WORK REQUIRED: Where the data below has the string "shown", return the whole line.

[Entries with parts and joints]
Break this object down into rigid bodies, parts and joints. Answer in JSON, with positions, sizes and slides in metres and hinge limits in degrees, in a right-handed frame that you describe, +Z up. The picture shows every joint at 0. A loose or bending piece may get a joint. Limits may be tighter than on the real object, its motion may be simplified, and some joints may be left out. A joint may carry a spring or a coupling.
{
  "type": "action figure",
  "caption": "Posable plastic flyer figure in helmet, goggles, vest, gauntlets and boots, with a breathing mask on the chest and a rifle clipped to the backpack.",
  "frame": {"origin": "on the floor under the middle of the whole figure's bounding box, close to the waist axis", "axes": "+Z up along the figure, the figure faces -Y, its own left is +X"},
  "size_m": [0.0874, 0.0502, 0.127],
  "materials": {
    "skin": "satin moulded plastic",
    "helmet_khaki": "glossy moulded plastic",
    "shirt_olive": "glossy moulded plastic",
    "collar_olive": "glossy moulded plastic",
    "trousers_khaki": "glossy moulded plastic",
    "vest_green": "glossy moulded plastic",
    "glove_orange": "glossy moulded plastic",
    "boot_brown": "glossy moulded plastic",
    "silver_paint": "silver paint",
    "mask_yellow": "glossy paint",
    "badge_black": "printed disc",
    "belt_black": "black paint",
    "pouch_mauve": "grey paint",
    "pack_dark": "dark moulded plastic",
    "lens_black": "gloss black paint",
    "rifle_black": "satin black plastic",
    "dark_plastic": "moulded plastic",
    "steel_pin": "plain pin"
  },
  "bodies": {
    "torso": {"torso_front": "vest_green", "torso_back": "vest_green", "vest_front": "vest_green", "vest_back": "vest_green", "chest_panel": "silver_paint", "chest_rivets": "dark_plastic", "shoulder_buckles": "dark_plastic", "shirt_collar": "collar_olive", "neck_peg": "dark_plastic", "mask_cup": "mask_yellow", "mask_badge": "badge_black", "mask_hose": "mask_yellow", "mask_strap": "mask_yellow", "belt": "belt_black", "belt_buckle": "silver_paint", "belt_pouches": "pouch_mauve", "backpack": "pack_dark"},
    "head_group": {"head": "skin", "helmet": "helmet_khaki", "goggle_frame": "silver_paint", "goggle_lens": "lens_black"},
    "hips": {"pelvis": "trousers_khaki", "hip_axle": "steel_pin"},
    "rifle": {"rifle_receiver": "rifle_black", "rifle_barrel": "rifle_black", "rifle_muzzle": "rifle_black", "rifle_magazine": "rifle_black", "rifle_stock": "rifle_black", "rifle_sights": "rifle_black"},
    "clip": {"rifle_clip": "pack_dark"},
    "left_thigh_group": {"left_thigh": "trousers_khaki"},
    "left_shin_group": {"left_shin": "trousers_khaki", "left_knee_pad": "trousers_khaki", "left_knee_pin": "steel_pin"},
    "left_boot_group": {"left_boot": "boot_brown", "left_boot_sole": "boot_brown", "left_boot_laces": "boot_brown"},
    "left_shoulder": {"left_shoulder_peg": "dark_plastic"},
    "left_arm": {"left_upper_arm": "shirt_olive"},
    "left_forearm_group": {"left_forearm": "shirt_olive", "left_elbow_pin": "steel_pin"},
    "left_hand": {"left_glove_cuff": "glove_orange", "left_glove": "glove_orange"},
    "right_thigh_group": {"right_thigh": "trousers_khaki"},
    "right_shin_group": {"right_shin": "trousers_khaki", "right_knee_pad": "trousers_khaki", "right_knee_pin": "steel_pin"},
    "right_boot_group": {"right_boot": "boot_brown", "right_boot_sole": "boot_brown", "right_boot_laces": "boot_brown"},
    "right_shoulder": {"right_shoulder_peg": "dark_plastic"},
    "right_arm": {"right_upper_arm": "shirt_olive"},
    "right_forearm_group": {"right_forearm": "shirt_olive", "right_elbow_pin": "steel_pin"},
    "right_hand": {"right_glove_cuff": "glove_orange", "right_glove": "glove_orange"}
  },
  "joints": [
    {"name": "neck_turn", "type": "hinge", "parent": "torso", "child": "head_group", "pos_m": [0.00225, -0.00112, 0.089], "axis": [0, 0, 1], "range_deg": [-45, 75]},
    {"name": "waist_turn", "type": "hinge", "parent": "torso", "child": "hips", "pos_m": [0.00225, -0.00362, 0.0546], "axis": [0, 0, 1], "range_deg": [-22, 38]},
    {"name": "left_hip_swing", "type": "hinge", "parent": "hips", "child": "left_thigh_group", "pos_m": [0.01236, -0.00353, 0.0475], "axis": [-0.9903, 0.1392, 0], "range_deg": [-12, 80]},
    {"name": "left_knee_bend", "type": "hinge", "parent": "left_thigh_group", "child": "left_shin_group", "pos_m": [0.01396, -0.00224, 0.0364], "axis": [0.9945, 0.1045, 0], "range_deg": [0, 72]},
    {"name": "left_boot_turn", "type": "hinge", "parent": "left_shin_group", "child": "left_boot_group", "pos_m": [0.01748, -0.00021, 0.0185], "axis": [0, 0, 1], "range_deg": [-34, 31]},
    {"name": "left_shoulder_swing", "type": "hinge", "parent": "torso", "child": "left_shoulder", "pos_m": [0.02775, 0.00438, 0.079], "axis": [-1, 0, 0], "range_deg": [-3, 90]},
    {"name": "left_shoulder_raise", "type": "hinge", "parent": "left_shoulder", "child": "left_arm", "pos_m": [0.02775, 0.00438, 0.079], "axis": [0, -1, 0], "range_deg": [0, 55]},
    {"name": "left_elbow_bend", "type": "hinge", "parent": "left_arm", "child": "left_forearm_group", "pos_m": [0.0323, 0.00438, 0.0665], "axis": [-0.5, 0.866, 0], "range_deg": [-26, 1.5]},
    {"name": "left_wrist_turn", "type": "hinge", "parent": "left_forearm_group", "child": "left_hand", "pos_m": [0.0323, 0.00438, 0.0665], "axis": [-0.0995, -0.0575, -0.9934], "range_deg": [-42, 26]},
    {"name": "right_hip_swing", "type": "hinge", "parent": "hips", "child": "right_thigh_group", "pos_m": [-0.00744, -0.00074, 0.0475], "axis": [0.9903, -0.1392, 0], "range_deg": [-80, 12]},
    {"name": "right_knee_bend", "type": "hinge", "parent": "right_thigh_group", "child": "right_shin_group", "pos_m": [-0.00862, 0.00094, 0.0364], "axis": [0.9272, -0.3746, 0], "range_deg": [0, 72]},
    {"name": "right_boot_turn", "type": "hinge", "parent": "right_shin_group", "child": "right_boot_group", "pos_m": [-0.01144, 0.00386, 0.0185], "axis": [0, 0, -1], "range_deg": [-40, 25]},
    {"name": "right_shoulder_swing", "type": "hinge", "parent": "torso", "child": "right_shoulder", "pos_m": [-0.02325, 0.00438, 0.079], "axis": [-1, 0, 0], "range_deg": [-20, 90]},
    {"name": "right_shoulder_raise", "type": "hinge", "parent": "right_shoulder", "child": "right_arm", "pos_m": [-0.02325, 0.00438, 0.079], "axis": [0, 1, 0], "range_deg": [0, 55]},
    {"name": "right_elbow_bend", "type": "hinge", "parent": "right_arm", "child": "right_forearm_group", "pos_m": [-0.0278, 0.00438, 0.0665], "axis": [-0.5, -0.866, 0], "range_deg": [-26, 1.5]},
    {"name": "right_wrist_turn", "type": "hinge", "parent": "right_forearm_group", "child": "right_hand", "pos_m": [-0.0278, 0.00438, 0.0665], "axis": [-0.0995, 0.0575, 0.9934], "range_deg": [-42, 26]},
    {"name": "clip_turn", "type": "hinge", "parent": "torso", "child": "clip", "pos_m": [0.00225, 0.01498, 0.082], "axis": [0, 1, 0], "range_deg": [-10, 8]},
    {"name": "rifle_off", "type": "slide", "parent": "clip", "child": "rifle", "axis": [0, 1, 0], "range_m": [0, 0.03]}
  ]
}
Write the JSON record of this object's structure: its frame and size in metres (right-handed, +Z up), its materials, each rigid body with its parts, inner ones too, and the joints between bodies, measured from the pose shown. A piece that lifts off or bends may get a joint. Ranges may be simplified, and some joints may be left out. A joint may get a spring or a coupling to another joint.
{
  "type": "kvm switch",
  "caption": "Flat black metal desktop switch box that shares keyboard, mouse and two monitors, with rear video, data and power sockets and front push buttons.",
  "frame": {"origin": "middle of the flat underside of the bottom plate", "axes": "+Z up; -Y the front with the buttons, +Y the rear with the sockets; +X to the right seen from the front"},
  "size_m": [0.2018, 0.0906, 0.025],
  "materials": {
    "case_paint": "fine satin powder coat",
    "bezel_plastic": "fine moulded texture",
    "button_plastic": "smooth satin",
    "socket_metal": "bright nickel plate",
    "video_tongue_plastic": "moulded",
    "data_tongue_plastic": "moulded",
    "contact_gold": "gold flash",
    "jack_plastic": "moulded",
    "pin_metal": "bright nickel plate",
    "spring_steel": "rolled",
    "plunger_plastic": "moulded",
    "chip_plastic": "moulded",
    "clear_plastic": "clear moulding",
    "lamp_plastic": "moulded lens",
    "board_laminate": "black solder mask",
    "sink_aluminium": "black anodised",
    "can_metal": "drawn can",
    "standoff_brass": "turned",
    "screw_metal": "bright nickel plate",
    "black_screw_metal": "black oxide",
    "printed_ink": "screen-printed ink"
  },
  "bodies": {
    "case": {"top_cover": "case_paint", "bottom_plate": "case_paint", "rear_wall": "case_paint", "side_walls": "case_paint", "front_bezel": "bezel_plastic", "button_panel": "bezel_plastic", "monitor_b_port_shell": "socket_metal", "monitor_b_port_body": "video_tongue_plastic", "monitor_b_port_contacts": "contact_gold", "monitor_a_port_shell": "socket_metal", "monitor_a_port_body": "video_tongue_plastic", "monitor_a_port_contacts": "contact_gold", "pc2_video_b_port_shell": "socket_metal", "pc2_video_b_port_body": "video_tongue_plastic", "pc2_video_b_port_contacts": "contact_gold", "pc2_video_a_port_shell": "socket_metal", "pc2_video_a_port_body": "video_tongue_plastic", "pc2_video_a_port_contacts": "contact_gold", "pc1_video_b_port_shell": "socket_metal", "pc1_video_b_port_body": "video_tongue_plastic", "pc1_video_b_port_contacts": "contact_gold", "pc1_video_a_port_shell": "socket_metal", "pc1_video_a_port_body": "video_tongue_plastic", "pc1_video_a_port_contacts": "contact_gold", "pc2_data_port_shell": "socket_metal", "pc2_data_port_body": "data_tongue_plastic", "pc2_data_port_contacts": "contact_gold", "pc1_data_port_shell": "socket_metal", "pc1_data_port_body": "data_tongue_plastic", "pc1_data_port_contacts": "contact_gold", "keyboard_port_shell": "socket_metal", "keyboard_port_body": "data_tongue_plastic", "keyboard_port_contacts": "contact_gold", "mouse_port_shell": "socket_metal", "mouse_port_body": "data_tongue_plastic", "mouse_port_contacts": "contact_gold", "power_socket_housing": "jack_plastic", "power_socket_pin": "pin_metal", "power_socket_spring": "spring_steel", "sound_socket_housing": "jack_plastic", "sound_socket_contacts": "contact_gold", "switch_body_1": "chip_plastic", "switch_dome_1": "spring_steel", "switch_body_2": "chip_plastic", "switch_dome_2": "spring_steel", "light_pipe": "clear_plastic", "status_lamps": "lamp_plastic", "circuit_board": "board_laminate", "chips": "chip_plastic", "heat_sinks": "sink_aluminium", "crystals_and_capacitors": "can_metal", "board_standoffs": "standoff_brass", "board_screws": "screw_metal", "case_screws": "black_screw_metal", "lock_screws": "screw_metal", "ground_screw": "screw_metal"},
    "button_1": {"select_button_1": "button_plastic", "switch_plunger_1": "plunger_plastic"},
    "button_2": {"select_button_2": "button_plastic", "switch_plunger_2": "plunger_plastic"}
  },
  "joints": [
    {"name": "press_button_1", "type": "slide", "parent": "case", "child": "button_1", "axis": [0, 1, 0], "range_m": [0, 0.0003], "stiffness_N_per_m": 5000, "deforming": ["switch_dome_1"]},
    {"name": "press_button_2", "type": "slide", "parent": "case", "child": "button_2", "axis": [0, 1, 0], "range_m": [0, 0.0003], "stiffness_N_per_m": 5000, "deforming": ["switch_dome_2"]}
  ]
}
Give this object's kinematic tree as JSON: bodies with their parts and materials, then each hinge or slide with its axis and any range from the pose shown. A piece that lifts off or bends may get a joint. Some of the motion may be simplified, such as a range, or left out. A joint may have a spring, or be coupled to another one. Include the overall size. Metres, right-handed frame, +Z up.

TASK ANSWER:
Write the JSON record of this object's structure: its frame and size in metres (right-handed, +Z up), its materials, each rigid body with its parts, inner ones too, and the joints between bodies, measured from the pose shown. A piece that lifts off or bends may get a joint. Ranges may be simplified, and some joints may be left out. A joint may get a spring or a coupling to another joint.
Give this object's kinematic tree as JSON: bodies with their parts and materials, then each hinge or slide with its axis and any range from the pose shown. A piece that lifts off or bends may get a joint. Some of the motion may be simplified, such as a range, or left out. A joint may have a spring, or be coupled to another one. Include the overall size. Metres, right-handed frame, +Z up.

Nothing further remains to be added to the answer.